▶ **SUPPLIED MATERIAL**:
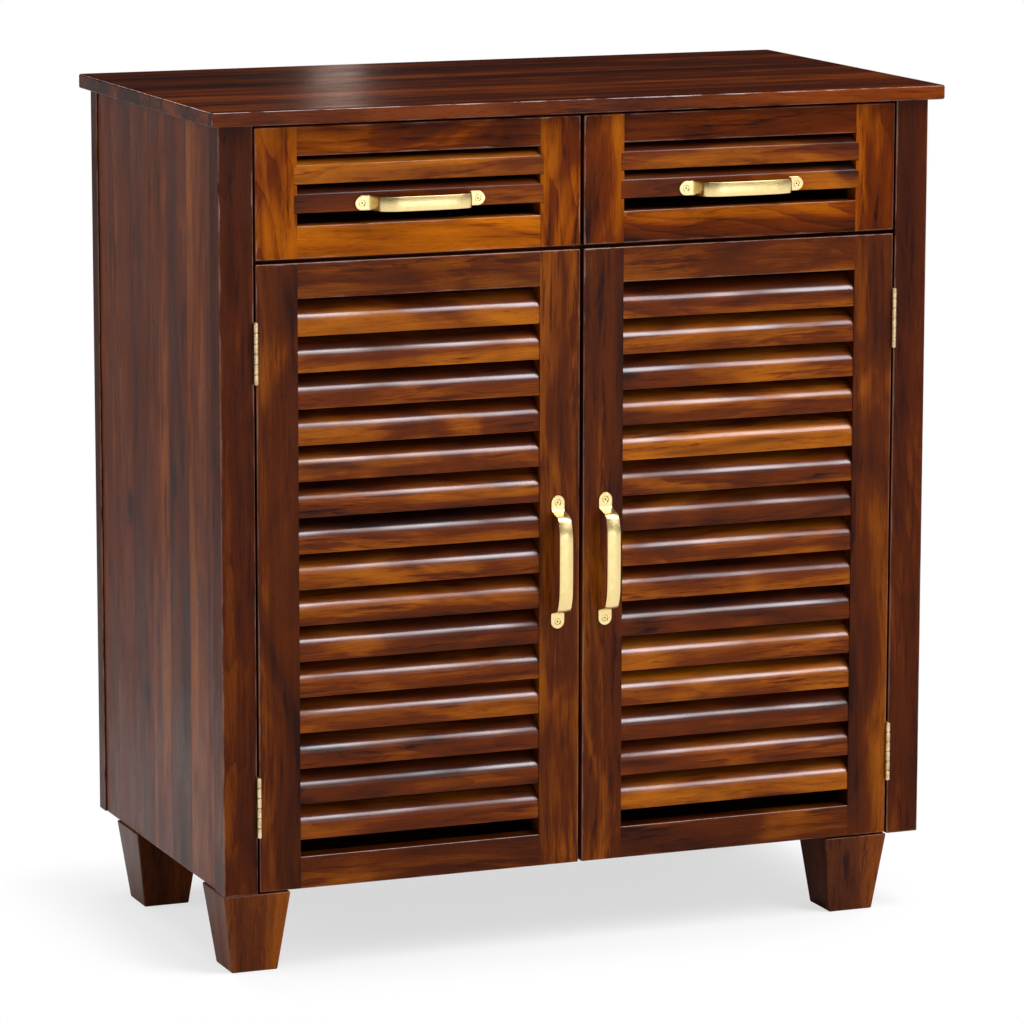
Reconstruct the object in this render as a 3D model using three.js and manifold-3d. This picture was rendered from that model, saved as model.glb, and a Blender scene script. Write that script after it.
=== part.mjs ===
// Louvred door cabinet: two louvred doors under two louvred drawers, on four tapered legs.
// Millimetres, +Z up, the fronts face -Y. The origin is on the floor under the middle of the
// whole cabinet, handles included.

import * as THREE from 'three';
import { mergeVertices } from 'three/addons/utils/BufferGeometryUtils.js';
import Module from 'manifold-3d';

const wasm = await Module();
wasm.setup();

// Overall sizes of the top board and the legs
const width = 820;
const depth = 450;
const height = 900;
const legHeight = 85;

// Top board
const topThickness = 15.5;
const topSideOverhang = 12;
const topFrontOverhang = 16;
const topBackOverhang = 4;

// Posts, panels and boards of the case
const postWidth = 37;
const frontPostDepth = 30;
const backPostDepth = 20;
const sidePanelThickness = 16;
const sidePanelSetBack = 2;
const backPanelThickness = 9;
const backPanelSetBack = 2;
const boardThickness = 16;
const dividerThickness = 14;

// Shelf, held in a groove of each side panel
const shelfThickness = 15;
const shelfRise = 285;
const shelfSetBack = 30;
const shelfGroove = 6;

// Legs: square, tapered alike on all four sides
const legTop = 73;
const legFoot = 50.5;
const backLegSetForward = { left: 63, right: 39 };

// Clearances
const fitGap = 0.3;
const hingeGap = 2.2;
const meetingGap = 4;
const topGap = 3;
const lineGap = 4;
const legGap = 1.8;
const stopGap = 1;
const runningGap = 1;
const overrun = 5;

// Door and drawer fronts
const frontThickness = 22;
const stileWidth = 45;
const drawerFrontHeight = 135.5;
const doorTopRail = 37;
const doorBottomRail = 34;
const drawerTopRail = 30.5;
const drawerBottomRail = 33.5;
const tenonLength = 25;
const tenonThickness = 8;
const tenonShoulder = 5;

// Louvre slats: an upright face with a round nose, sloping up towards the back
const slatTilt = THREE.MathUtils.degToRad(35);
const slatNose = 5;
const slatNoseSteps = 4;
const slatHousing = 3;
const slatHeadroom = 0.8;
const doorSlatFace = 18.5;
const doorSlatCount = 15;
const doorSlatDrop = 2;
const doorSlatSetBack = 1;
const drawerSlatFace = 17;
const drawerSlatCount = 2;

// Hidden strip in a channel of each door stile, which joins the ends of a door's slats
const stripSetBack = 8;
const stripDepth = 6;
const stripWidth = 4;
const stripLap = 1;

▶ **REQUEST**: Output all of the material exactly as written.

▶ **OUTPUT**:
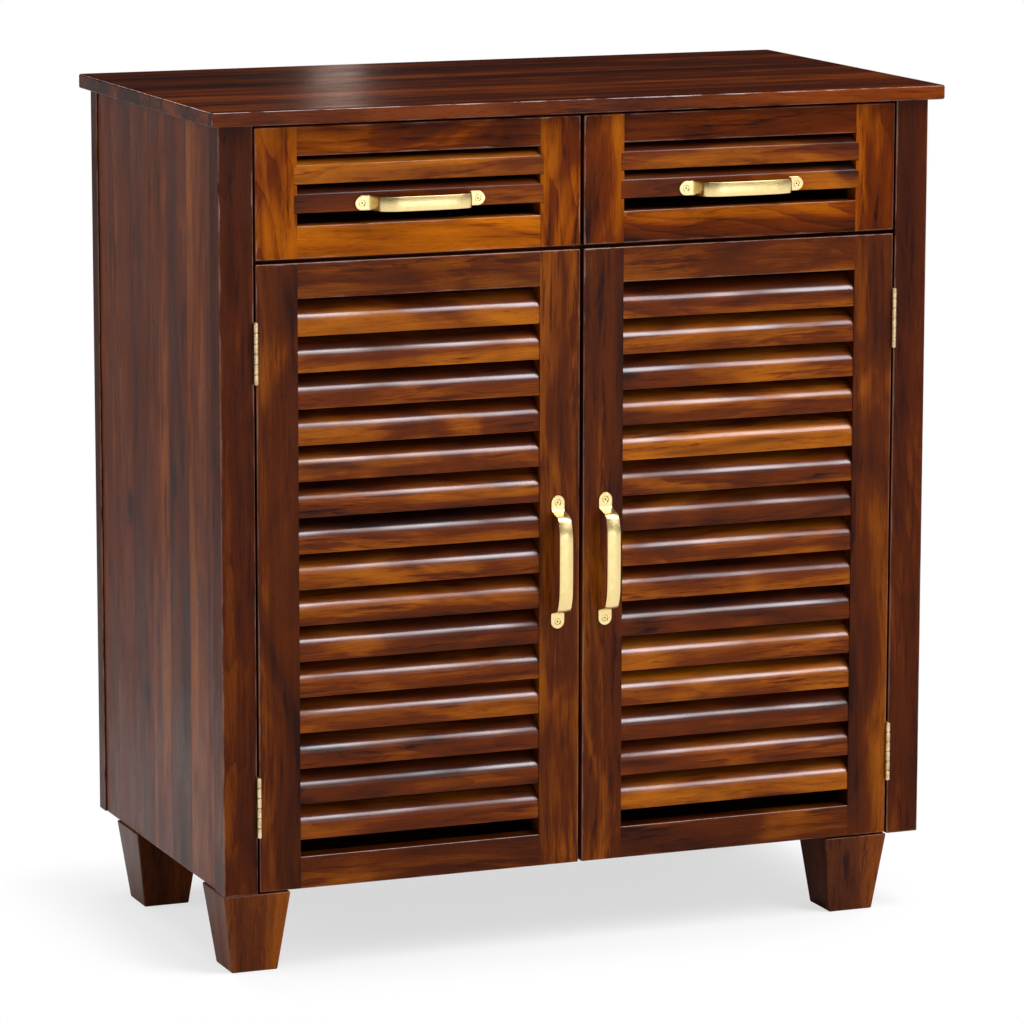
Reconstruct the object in this render as a 3D model using three.js and manifold-3d. This picture was rendered from that model, saved as model.glb, and a Blender scene script. Write that script after it.
=== part.mjs ===
// Louvred door cabinet: two louvred doors under two louvred drawers, on four tapered legs.
// Millimetres, +Z up, the fronts face -Y. The origin is on the floor under the middle of the
// whole cabinet, handles included.

import * as THREE from 'three';
import { mergeVertices } from 'three/addons/utils/BufferGeometryUtils.js';
import Module from 'manifold-3d';

const wasm = await Module();
wasm.setup();

// Overall sizes of the top board and the legs
const width = 820;
const depth = 450;
const height = 900;
const legHeight = 85;

// Top board
const topThickness = 15.5;
const topSideOverhang = 12;
const topFrontOverhang = 16;
const topBackOverhang = 4;

// Posts, panels and boards of the case
const postWidth = 37;
const frontPostDepth = 30;
const backPostDepth = 20;
const sidePanelThickness = 16;
const sidePanelSetBack = 2;
const backPanelThickness = 9;
const backPanelSetBack = 2;
const boardThickness = 16;
const dividerThickness = 14;

// Shelf, held in a groove of each side panel
const shelfThickness = 15;
const shelfRise = 285;
const shelfSetBack = 30;
const shelfGroove = 6;

// Legs: square, tapered alike on all four sides
const legTop = 73;
const legFoot = 50.5;
const backLegSetForward = { left: 63, right: 39 };

// Clearances
const fitGap = 0.3;
const hingeGap = 2.2;
const meetingGap = 4;
const topGap = 3;
const lineGap = 4;
const legGap = 1.8;
const stopGap = 1;
const runningGap = 1;
const overrun = 5;

// Door and drawer fronts
const frontThickness = 22;
const stileWidth = 45;
const drawerFrontHeight = 135.5;
const doorTopRail = 37;
const doorBottomRail = 34;
const drawerTopRail = 30.5;
const drawerBottomRail = 33.5;
const tenonLength = 25;
const tenonThickness = 8;
const tenonShoulder = 5;

// Louvre slats: an upright face with a round nose, sloping up towards the back
const slatTilt = THREE.MathUtils.degToRad(35);
const slatNose = 5;
const slatNoseSteps = 4;
const slatHousing = 3;
const slatHeadroom = 0.8;
const doorSlatFace = 18.5;
const doorSlatCount = 15;
const doorSlatDrop = 2;
const doorSlatSetBack = 1;
const drawerSlatFace = 17;
const drawerSlatCount = 2;

// Hidden strip in a channel of each door stile, which joins the ends of a door's slats
const stripSetBack = 8;
const stripDepth = 6;
const stripWidth = 4;
const stripLap = 1;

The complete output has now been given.